Informational assets are just as crucial to the day-to-day
functioning of a people as material or monetary assets.
Failure to Pay Attention to Shifts in Relationships
I believe that once a professional relationship acquires
a second relational component, the rules that define
the roles are then blurred and thus easy to violate.
Individuals cannot always pay attention to such shifts
in their relationships. That is why it is so critical
that licensing and regulatory bodies be established
alongside professional associations like the Press Union
of Liberia, the Liberian Medical Association, etc to
serve as independent brokers of professional conduct.

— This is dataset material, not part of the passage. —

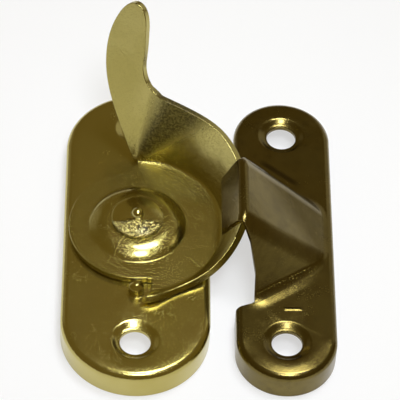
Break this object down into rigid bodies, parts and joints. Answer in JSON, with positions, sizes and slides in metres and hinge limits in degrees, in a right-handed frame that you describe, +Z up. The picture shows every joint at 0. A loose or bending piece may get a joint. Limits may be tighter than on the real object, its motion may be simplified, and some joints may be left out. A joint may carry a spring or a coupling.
{
  "type": "sash lock",
  "caption": "Pressed sash lock: a cam lever with a thumb piece turns on a plain base and hooks under the raised hood of a separate keeper plate.",
  "frame": {"origin": "centre of the base's two screw holes, on the lever's pivot axis, in the plane the base and keeper are screwed to", "axes": "+Z up, away from the mounting plane; +X from the base to the keeper; +Y along both plates, to the end where the lever's thumb piece stands when locked"},
  "size_m": [0.0467, 0.0636, 0.033],
  "materials": {
    "plated_base": "bright plated pressed steel",
    "plated_keeper": "bright plated pressed steel, a little darker",
    "plated_lever": "bright plated pressed steel",
    "plated_rivet": "bright plated, with a spun head",
    "spring_steel": "plain spring steel"
  },
  "bodies": {
    "base": {"base_plate": "plated_base", "keeper_plate": "plated_keeper", "pivot_rivet": "plated_rivet", "back_washer": "spring_steel", "spring_washer": "spring_steel"},
    "lever": {"cam_lever": "plated_lever"}
  },
  "joints": [
    {"name": "lever_turn", "type": "hinge", "parent": "base", "child": "lever", "pos_m": [0, 0, 0.006], "axis": [0, 0, 1], "range_deg": [0, 168]}
  ]
}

Perhaps, the government is aware that the potential
exists for its good intentions to be reasons for suspicion
since the past governments have served both as the prosecutor
and the judge in these kinds of cases.
Recommendations
There is just too little that the government can do on addressing dual relationships and professional violations. Academics and existing professional associations need to invest in doing studies that examine the many sources of dual relationships and boundary violations within their respective institutions. Such data should be made available to the public and their members and their members should also build enforcement mechanisms. The more we incorporate this topic into our curriculum at all levels and in all professions, it is likely that the seed of change will be planted.
People placed in management responsibilities should be expected to use their supervision as a way of assessing for dual relationships and professional boundary violations. Similarly, supervisees should hold their supervisors to these standards. Equally, outlets should be established to acquire client feedback, and information gleaned should be utilized for training and even investigations and reprimand where necessary.

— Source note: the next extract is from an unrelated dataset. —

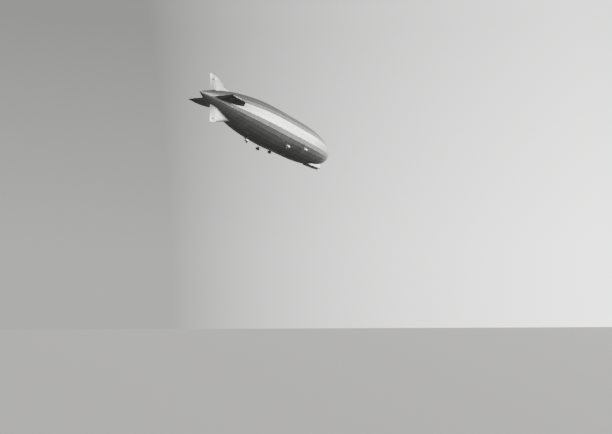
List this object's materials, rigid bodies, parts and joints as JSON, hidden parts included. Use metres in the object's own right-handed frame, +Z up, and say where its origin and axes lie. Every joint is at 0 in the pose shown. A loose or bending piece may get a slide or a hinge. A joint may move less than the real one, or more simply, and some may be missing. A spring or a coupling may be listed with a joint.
{
  "type": "rigid passenger airship, 1:10 scale model",
  "caption": "Rigid airship with a faceted fabric hull, cruciform tail with rudders and elevators, a glazed passenger car under the bow and strut-hung engine cars with pusher propellers.",
  "frame": {"origin": "centre of lift, on the hull's axis", "axes": "+X along the hull's axis to the nose, +Y to port, +Z up"},
  "size_m": [23.7, 3.1702, 3.486],
  "materials": {
    "doped_fabric": "aluminium-doped cotton, satin",
    "bare_metal": "machined, satin",
    "car_metal": "aluminium-painted sheet",
    "strut_paint": "grey paint, satin",
    "deck_wood": "varnished",
    "blade_wood": "varnished laminate",
    "window_glass": "clear",
    "engine_iron": "dark paint",
    "radiator_brass": "darkened core",
    "bag_fabric": "rubberised canvas, matte"
  },
  "bodies": {
    "hull": {"envelope": "doped_fabric", "tail_cone": "doped_fabric", "nose_cap": "doped_fabric", "mooring_spindle": "bare_metal", "upper_fin": "doped_fabric", "port_fin": "doped_fabric", "lower_fin": "doped_fabric", "starboard_fin": "doped_fabric", "car_shell": "doped_fabric", "car_deck": "deck_wood", "control_room_deck": "deck_wood", "car_glazing": "window_glass", "port_landing_rail": "strut_paint", "starboard_landing_rail": "strut_paint", "forward_bumper": "bag_fabric", "aft_bumper": "bag_fabric", "engine_car_forward_port": "car_metal", "engine_car_forward_starboard": "car_metal", "engine_car_aft_port": "car_metal", "engine_car_aft_starboard": "car_metal", "engine_car_centre": "car_metal", "engine_forward_port": "engine_iron", "engine_forward_starboard": "engine_iron", "engine_aft_port": "engine_iron", "engine_aft_starboard": "engine_iron", "engine_centre": "engine_iron", "radiator_forward_port": "radiator_brass", "radiator_forward_starboard": "radiator_brass", "radiator_aft_port": "radiator_brass", "radiator_aft_starboard": "radiator_brass", "radiator_centre": "radiator_brass", "struts_forward_port": "strut_paint", "struts_forward_starboard": "strut_paint", "struts_aft_port": "strut_paint", "struts_aft_starboard": "strut_paint", "struts_centre": "strut_paint", "ladder_forward_port": "strut_paint", "ladder_forward_starboard": "strut_paint", "ladder_aft_port": "strut_paint", "ladder_aft_starboard": "strut_paint", "ladder_centre": "strut_paint"},
    "upper_rudder": {"upper_rudder": "doped_fabric"},
    "lower_rudder": {"lower_rudder": "doped_fabric"},
    "port_elevator": {"port_elevator": "doped_fabric"},
    "starboard_elevator": {"starboard_elevator": "doped_fabric"},
    "entrance_door": {"entrance_door": "doped_fabric"},
    "propeller_forward_port": {"propeller_forward_port": "blade_wood"},
    "propeller_forward_starboard": {"propeller_forward_starboard": "blade_wood"},
    "propeller_aft_port": {"propeller_aft_port": "blade_wood"},
    "propeller_aft_starboard": {"propeller_aft_starboard": "blade_wood"},
    "propeller_centre": {"propeller_centre": "blade_wood"}
  },
  "joints": [
    {"name": "upper_rudder_turn", "type": "hinge", "parent": "hull", "child": "upper_rudder", "pos_m": [-11.121, 0, 1.06], "axis": [0, 0, 1], "range_deg": [-20, 20]},
    {"name": "lower_rudder_turn", "type": "hinge", "parent": "hull", "child": "lower_rudder", "pos_m": [-11.121, 0, -1.06], "axis": [0, 0, 1], "range_deg": [-20, 20]},
    {"name": "port_elevator_turn", "type": "hinge", "parent": "hull", "child": "port_elevator", "pos_m": [-11.121, 1.06, 0], "axis": [0, 1, 0], "range_deg": [-20, 20]},
    {"name": "starboard_elevator_turn", "type": "hinge", "parent": "hull", "child": "starboard_elevator", "pos_m": [-11.121, -1.06, 0], "axis": [0, 1, 0], "range_deg": [-20, 20]},
    {"name": "entrance_door_swing", "type": "hinge", "parent": "hull", "child": "entrance_door", "pos_m": [8.173, -0.306, -1.303], "axis": [0, 0, 1], "range_deg": [0, 95]},
    {"name": "propeller_forward_port_spin", "type": "hinge", "parent": "hull", "child": "propeller_forward_port", "pos_m": [1.631, 1.49, -1.08], "axis": [1, 0, 0], "continuous": true},
    {"name": "propeller_forward_starboard_spin", "type": "hinge", "parent": "hull", "child": "propeller_forward_starboard", "pos_m": [1.631, -1.49, -1.08], "axis": [1, 0, 0], "continuous": true},
    {"name": "propeller_aft_port_spin", "type": "hinge", "parent": "hull", "child": "propeller_aft_port", "pos_m": [-1.349, 1.22, -1.36], "axis": [1, 0, 0], "continuous": true},
    {"name": "propeller_aft_starboard_spin", "type": "hinge", "parent": "hull", "child": "propeller_aft_starboard", "pos_m": [-1.349, -1.22, -1.36], "axis": [1, 0, 0], "continuous": true},
    {"name": "propeller_centre_spin", "type": "hinge", "parent": "hull", "child": "propeller_centre", "pos_m": [-6.199, 0, -1.715], "axis": [1, 0, 0], "continuous": true}
  ],
  "couplings": [
    {"joint": "lower_rudder_turn", "follows": "upper_rudder_turn", "ratio": 1},
    {"joint": "starboard_elevator_turn", "follows": "port_elevator_turn", "ratio": 1}
  ]
}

Citizens’ rights and responsibilities should be made accessible in all institutions and distributed widely. State licensing and regulatory bodies should not only be administered by professionals who have knowledge and expertise in the specific field that they are responsible to regulate, but also in matters of ethics and best practices in their respective fields.
Professionals are found to have engaged in proven violations should be sanctioned and in the appropriate cases barred from practicing in those fields. Those deemed to be at-risk of professional violations should be encouraged to seek help on their own, and if not, be mandated to do so or face expulsion from practicing in their field.

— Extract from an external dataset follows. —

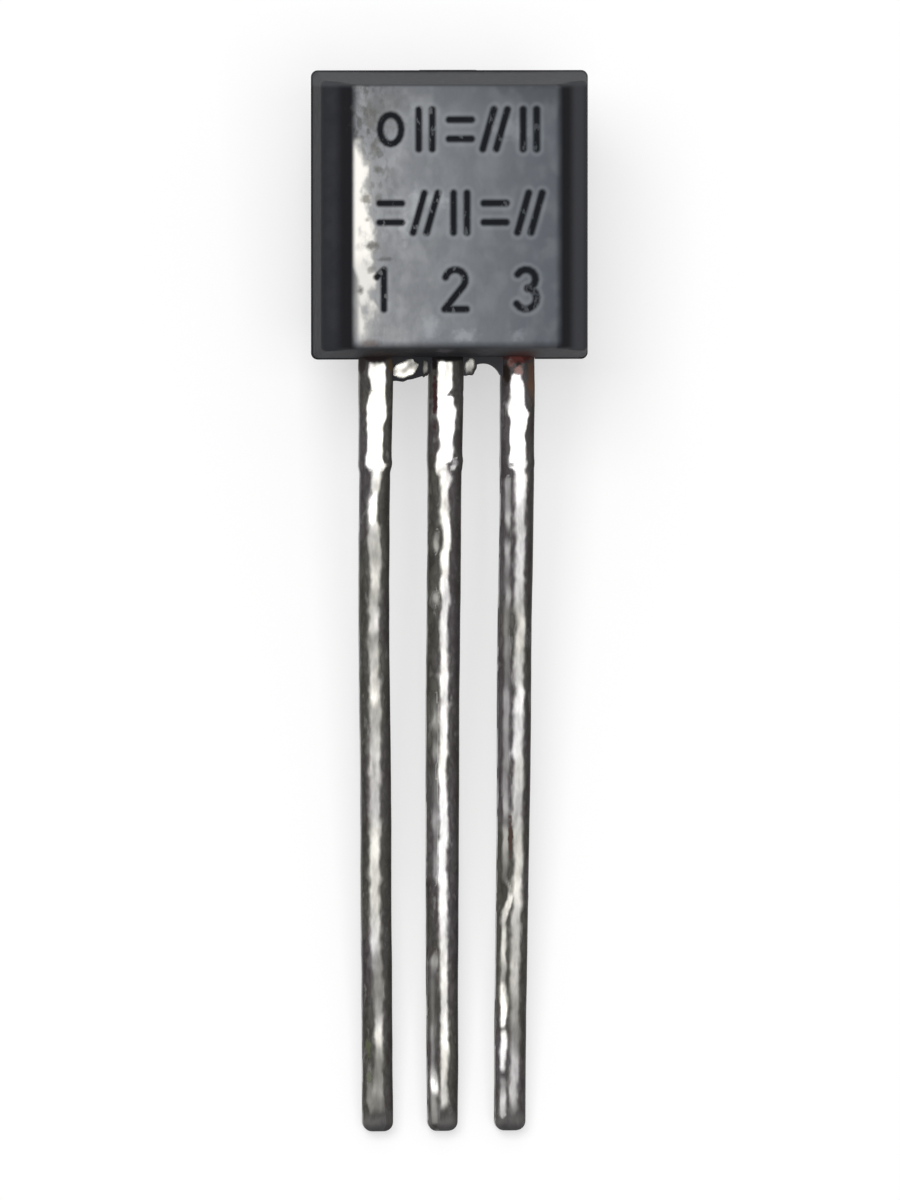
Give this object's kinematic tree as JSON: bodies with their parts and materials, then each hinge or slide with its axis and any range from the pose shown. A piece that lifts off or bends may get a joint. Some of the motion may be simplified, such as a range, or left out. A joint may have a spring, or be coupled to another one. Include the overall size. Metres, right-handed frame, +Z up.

In a bid to develop comprehensive anti-corruption legislations, it is critical to consult professionals and academics who have demonstrated expertise in ethics and related subjects to explore aspects of rent-seeking reform that have not been considered in the Liberian context.
Conclusions
There are several ways in which a professional can cross
the line between their professional relationships with
a client by transgressing into their private life. The
inadvertent consequences can produce conditions that
are conducive for rent-seeking activities or corruption.
Anytime we blur the roles between being a professional
and the personal, we abuse our power.
Hopefully, as the Unity Party government seeks to establish or strengthen its anti-corruption regimes, it would consider the many ways in which the liberties of citizens are being violated by public servants, which are indistinguishable from the effects of corruption. Furthermore, it should be noted that one of biggest drivers of anti-corruption regimes are the personal and professional commitments of the leadership of any institution or society to the effort. Anti-corruption regimes cannot be applied piecemeal, they have to be infused into a larger plan to bring about holistic change in the institutional culture, including strategies to “prevent, detect, and enforce regulations.” Unless we do so, our country will continue to linger in anarchy and strife.